The rossoneri have been rewarded for their love of the oranje - Rijkaard, Gullit and Marco van Basten were later followed by Clarence Seedorf. The likes of Van Bommel and De Jong weren’t stars but were serviceable all the same.

And hey – why wouldn’t it be so, considering few people out there don’t have some appreciation for the innovative brand of football the Dutch are renowned for playing?

The Dutch fascination never quite took off at Lazio but things could have gone very differently.

Ahead of the 1980-81 season, Serie A threw open its doors to foreign players for the first time in 15 years. Coming off a poor season in which it picked up just five wins, Lazio needed a big name and director general Luciano Moggi duly found one.

René van der Kerkhof was a member of the great Dutch totalvoetbaal side of the 70s and he had played in both of the Netherlands’ losing World Cup finals. At age 29 and still a premier midfielder of world football, he signed for Lazio from PSV Eindhoven.

Van der Kerkhof’s first task in Italy was to join the side for its pre-season ritiro at San Terenziano in Umbria. It was while he was there everything went wrong.

The Totonero betting scandal broke. Lazio was sent down to Serie B and three of its iconic players were handed severe bans. The party was over.

Foreigners were allowed to play in Serie A for the first time since 1965 but there was no such opening of the gate for the second tier. The club was forced to tear up van der Kerkhof’s contract. The star left the ritiro and went back to PSV.

Lazio endured the most turbulent decade of its history and it wasn’t until it was back on the rise in the early 1990s that the club flirted with Dutch football again.

Ajax’s Aron Winter signed for the club in 1992, becoming the first Dutch player to actually feature in a competitive fixture wearing the Lazio shirt.

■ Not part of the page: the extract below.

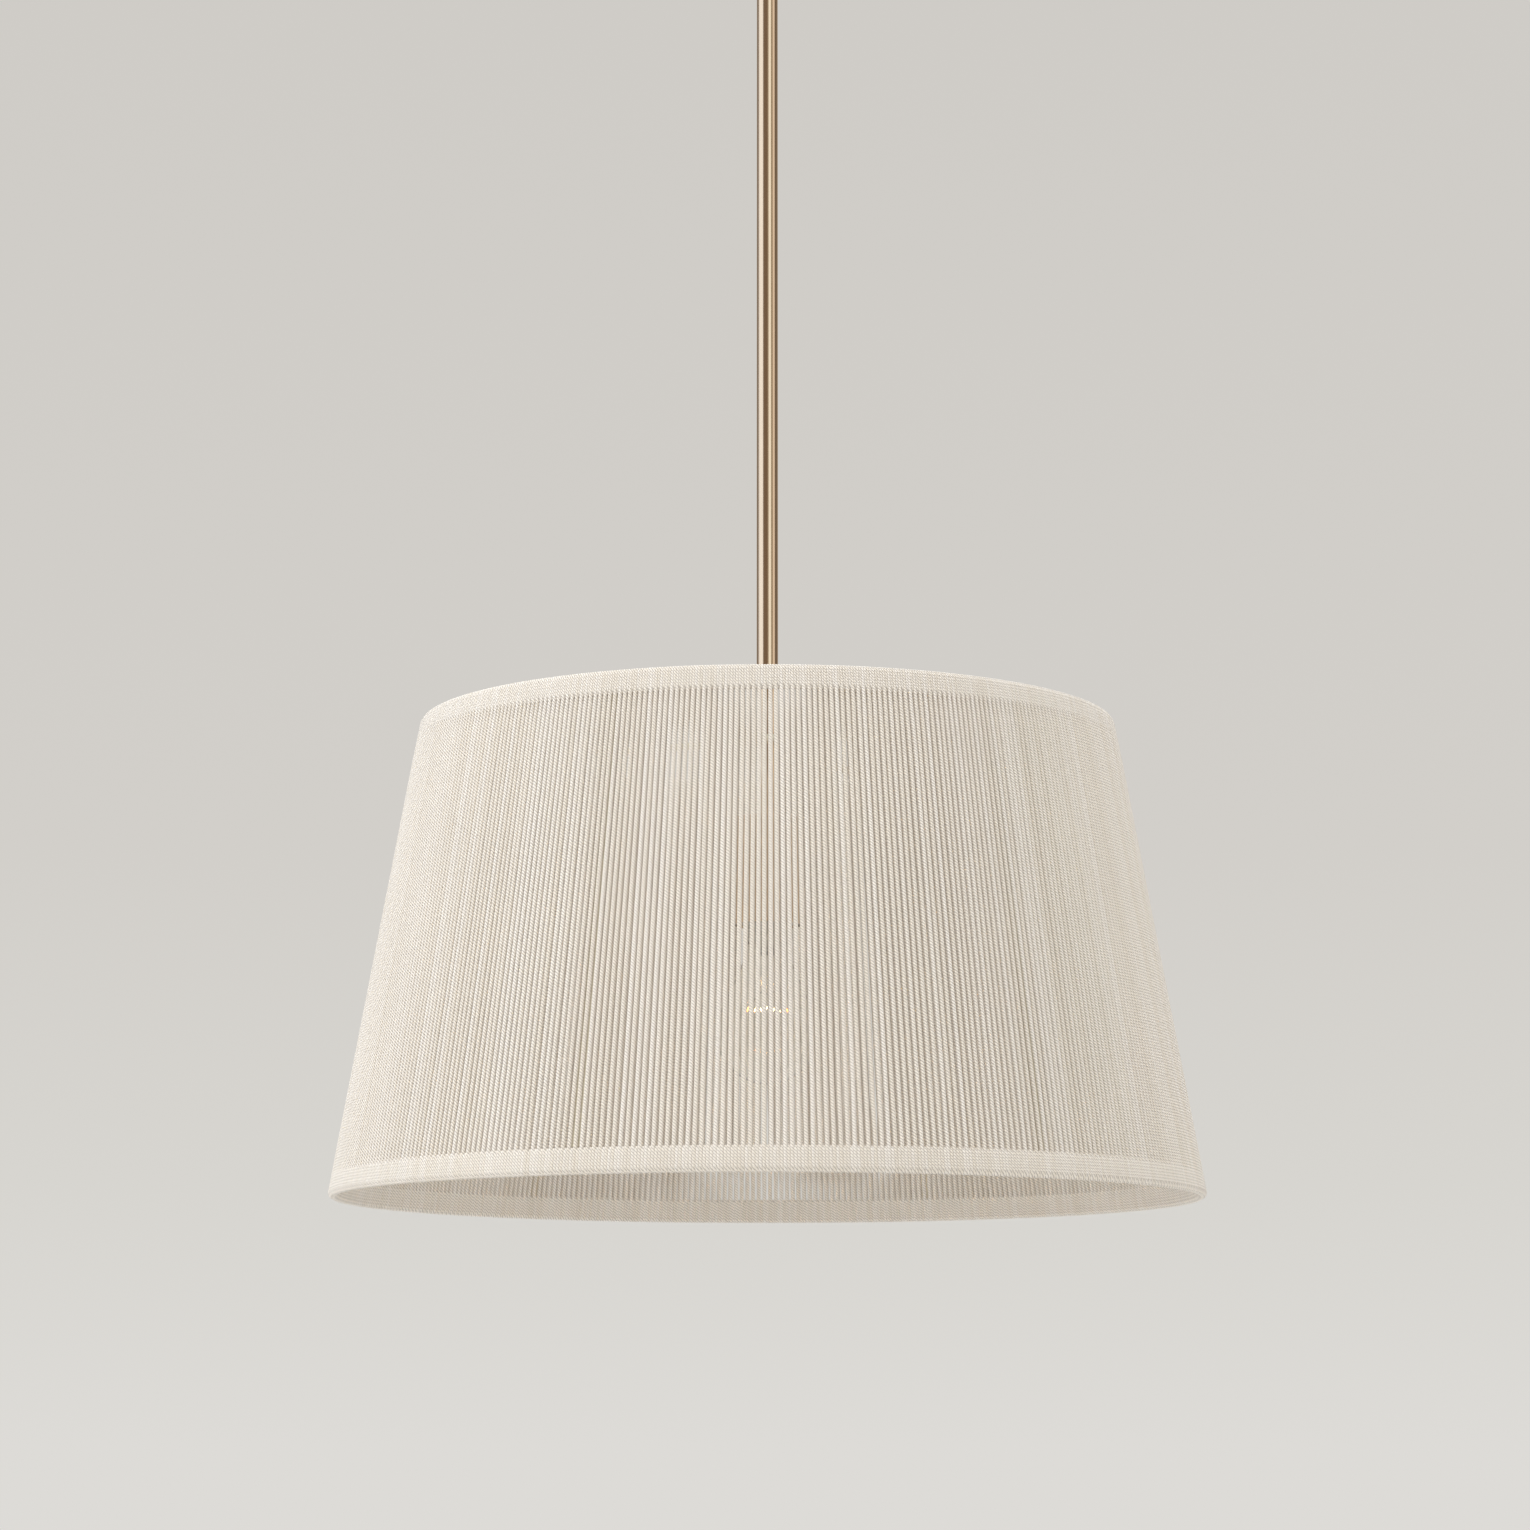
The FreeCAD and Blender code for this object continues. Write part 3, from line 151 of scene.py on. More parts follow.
def lacquered_brass():
    """Brass tube and spun brass, brushed fine and lacquered: pale straw gold, long crisp highlights."""
    material, shader, node = finish_of("lacquered_brass_brushed", Metallic=1.0, Coat_Weight=0.35,
                                       Coat_Roughness=0.08)
    place = node("ShaderNodeTexCoord").outputs["Object"]
    # brushing lines about 0.25 mm apart across the tube, tens of millimetres long
    across, along = 1 / (0.25 * MM), 1 / (30 * MM)
    stretched = node("ShaderNodeMapping", {0: place, "Scale": (across, across, along)})
    lines = node("ShaderNodeTexNoise", {"Vector": stretched, "Scale": 1.0, "Detail": 2.0})
    # the lacquer's depth changes slowly, over some 40 mm
    cloud = node("ShaderNodeTexNoise", {"Vector": place, "Scale": 1 / (40 * MM), "Detail": 3.0})
    tone = node("ShaderNodeValToRGB", {0: cloud}, stops=((0.3, "#ead2b8"), (0.7, "#f0d8be")))
    streaked = node("ShaderNodeMix", {0: lines, 6: tone, 7: linear("#ebd4ba")}, data_type="RGBA")
    rough = node("ShaderNodeMapRange", {0: lines, 3: 0.09, 4: 0.15})
    bump = node("ShaderNodeBump", {"Height": lines, "Strength": 0.03, "Distance": 0.01 * MM})
    feed(shader, {"Base Color": streaked, "Roughness": rough, "Normal": bump})
    return material


def turned_brass():
    """Free-cutting brass, turned and left bare: yellow, with fine rings from the tool."""
    material, shader, node = finish_of("free_cutting_brass_turned", Metallic=1.0, Roughness=0.3)
    place = node("ShaderNodeTexCoord").outputs["Object"]
    # tool marks 0.3 mm apart along the axis: the wave repeats every pi / 10 units at scale 1
    marks = {"Vector": place, "Scale": math.pi / (10 * 0.3 * MM), "Distortion": 0.4}
    rings = node("ShaderNodeTexWave", marks, bands_direction="Z").outputs["Fac"]
    tone = node("ShaderNodeValToRGB", {0: rings}, stops=((0.0, "#b8904a"), (1.0, "#cda65c")))
    bump = node("ShaderNodeBump", {"Height": rings, "Strength": 0.1, "Distance": 0.02 * MM})
    feed(shader, {"Base Color": tone, "Normal": bump})
    return material


def zinc_plated_steel():
    """Pressed mild steel, zinc plated and passivated: grey with a soft spangle."""
    material, shader, node = finish_of("mild_steel_zinc_plated", Metallic=1.0)
    place = node("ShaderNodeTexCoord").outputs["Object"]
    # spangle of 2 mm
    spangle = node("ShaderNodeTexVoronoi", {"Vector": place, "Scale": 1 / (2 * MM)}).outputs["Color"]
    grey = node("ShaderNodeSeparateColor", {0: spangle})
    tone = node("ShaderNodeValToRGB", {0: grey}, stops=((0.0, "#a9abac"), (1.0, "#c3c4c2")))
    rough = node("ShaderNodeMapRange", {0: grey, 3: 0.3, 4: 0.45})
    feed(shader, {"Base Color": tone, "Roughness": rough})
    return material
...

Famous for his ability to cover ground in midfield and to score from outside the penalty area, Winter was one of the first players to really raise the pedigree of the side as its ambition grew.

And he was as important off the pitch as on it. The Surinamese-born midfielder was forced to take on the backward mindset of certain supporters in addition to the challenge of improving the team.

Nine years after Winter’s arrival, legendary Manchester United boss Sir Alex Ferguson made what he described as one of the greatest mistakes of his career. He sold Jaap Stam to Lazio.

The big Dutchman terrorised opposing forwards up and down the peninsula during the final years of Sergio Cragnotti’s tenure. He was just the second Dutch player to play for the club and there hasn’t been one since.

That only two Dutch players have ever lined up in a Lazio shirt is perhaps a surprise, given their success at international level, and in Serie A too.

The club has decided to change this.

Stefan de Vrij is the high profile signing of the summer. The defender admits many clubs were interested in his services after a fantastic World Cup but Lazio had been the only team to show an interest before June – a sign the club is actively monitoring the Dutch market and talented players at its biggest clubs like Feyenoord.

A member of the Netherlands’ 2010 World Cup side, Edson Braafheid, is expected to join de Vrij at the club.

Perhaps more intriguingly though - in the unveiling of its new youth academy in May - Lazio revealed it had appointed Dutch coach Joop Lensen as the program’s director, with an intention to model it on the famous Ajax school of football.

Time will tell whether this arrangement bears fruit and no one can say for sure whether methods that work so well in Amsterdam and Rotterdam can be replicated in a completely different environment in Rome.

Yet few would argue thinking outside the box is a bad thing for a club yearning to break the glass ceiling and re-enter the European elite.

More than three decades have passed since René van der Kerkhof put pen to paper on his Lazio deal that wasn’t. It would appear that Lazio has decided the time has finally come for a love affair with Dutch football.